Representative Vicky Hartzler, a Missouri Republican, speaks at a news conference announcing a new division on Conscience and Religious Freedom at the Department of Health and Human Services on January 18, 2018, in Washington, D.C. Hartzler was called out by her gay nephew Andrew Hartzler for her anti-LGBTQ speech on Thursday before the House of Representatives voted on the Respect for Marriage Act.
Aaron P. Bernstein / Stringer/Getty Images

“So despite coming out to my aunt this past February, I guess she’s still just as much as a homophobe,” Andrew said in response to the remarks by Hartzler, who is married to his father’s brother, according to The Advocate.

The U.S. House passed the RFMA on Thursday by a vote of 258-169-1 after Democrats pushed for the bill to pass before they lose control of the House. In July, the House first voted to approve the bill 267-157, with all Democrats and 47 Republicans voting in favor of the RFMA. But only 39 Republicans voted in favor of the bill on Thursday.

The bill’s passage comes amid concerns that the landmark 2015 Supreme Court case Obergefell v. Hodges, which legalized gay marriage, could be reversed after the Supreme Court decided in June to overturn Roe v. Wade, the 1973 decision that gave women the federal right to have abortions.

Hartzler continued saying during her speech that “Obergefell is not in danger, but people and institutions of faith are.” However, her nephew countered that statement, saying, “Aunt Vicky, that’s not right.”

“Institutions of faith like religious universities are not being silenced. They’re being empowered by the U.S. government to discriminate against tens of thousands of LGBTQ students because of religious exemptions, but they still receive federal funding,” he argued.

Andrew is among dozens of plaintiffs who filed a lawsuit aiming to end religious exemptions to the rule of Title IX , the federal civil rights law that bans discrimination based on sexual orientation and gender identity in any educational institution that receives federal funding.

The lawsuit, which is led by the Religious Exemption Accountability Project, seeks to end the religious exemption in the federal civil rights law that allows educational institutions to discriminate against students based on their sexual orientation despite receiving federal funding, according to an article published by Politico in May.

The lawsuit alleges that the exemption paves the way for discrimination against approximately 100,000 LGBTQ+ students in the United States.

Representative Hartzler on Thursday said that the RFMA bill forces individuals to “submit to our ideology or be silenced.”

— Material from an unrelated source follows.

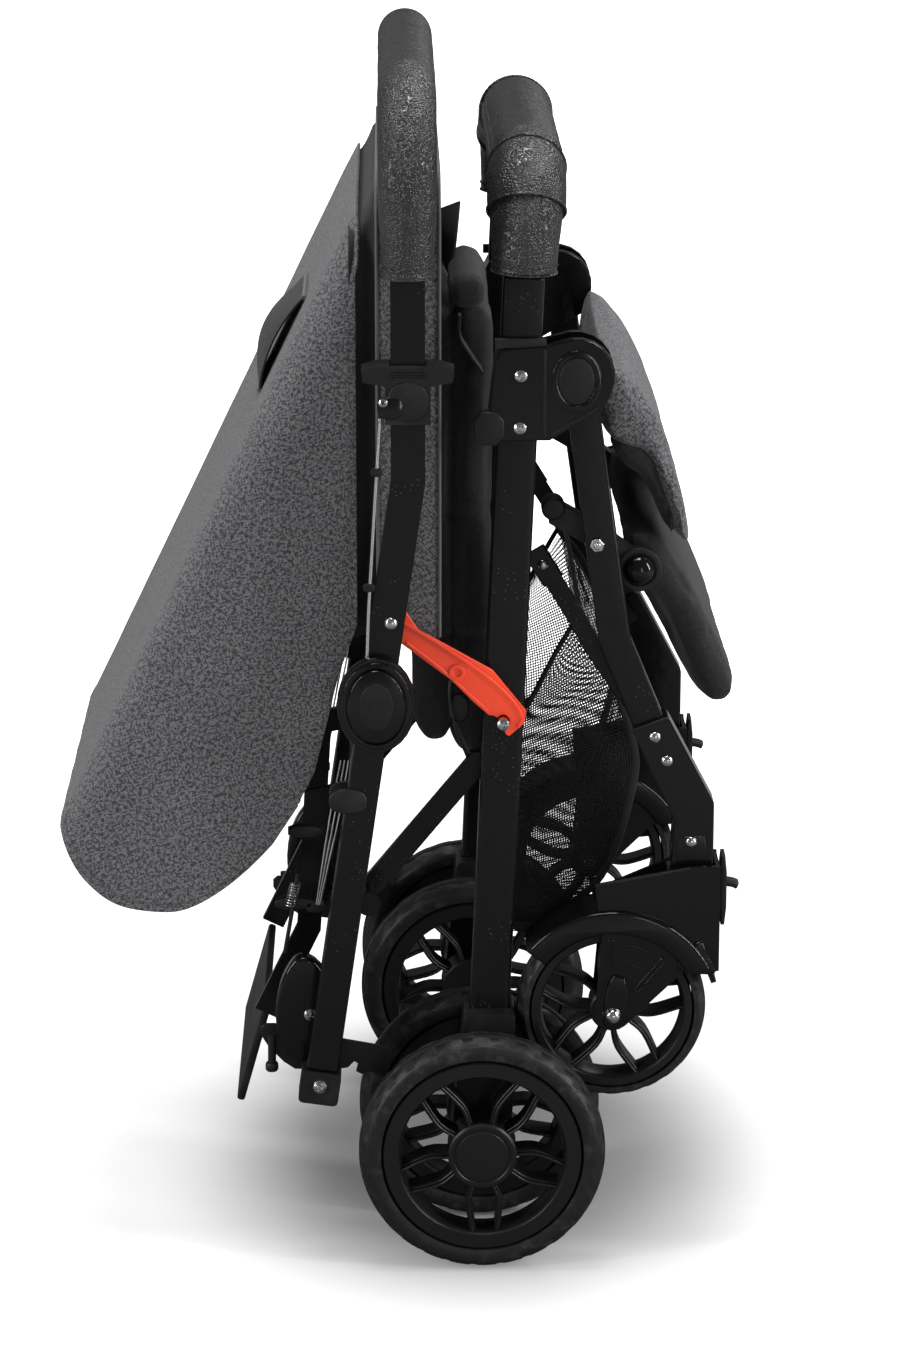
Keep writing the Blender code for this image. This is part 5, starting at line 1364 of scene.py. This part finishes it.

“It’s more like you want the power to force your religious beliefs onto everyone else, and because you don’t have that power, you feel like you’re being silenced, but you’re not,” Andrew Hartzler said, commenting on his aunt’s remarks. “You’re just gonna have to learn to coexist with all of us. And I’m sure it’s not that hard.”

Newsweek reached out to Andrew Hartzler and to Representative Vicky Hartzler’s office for comment.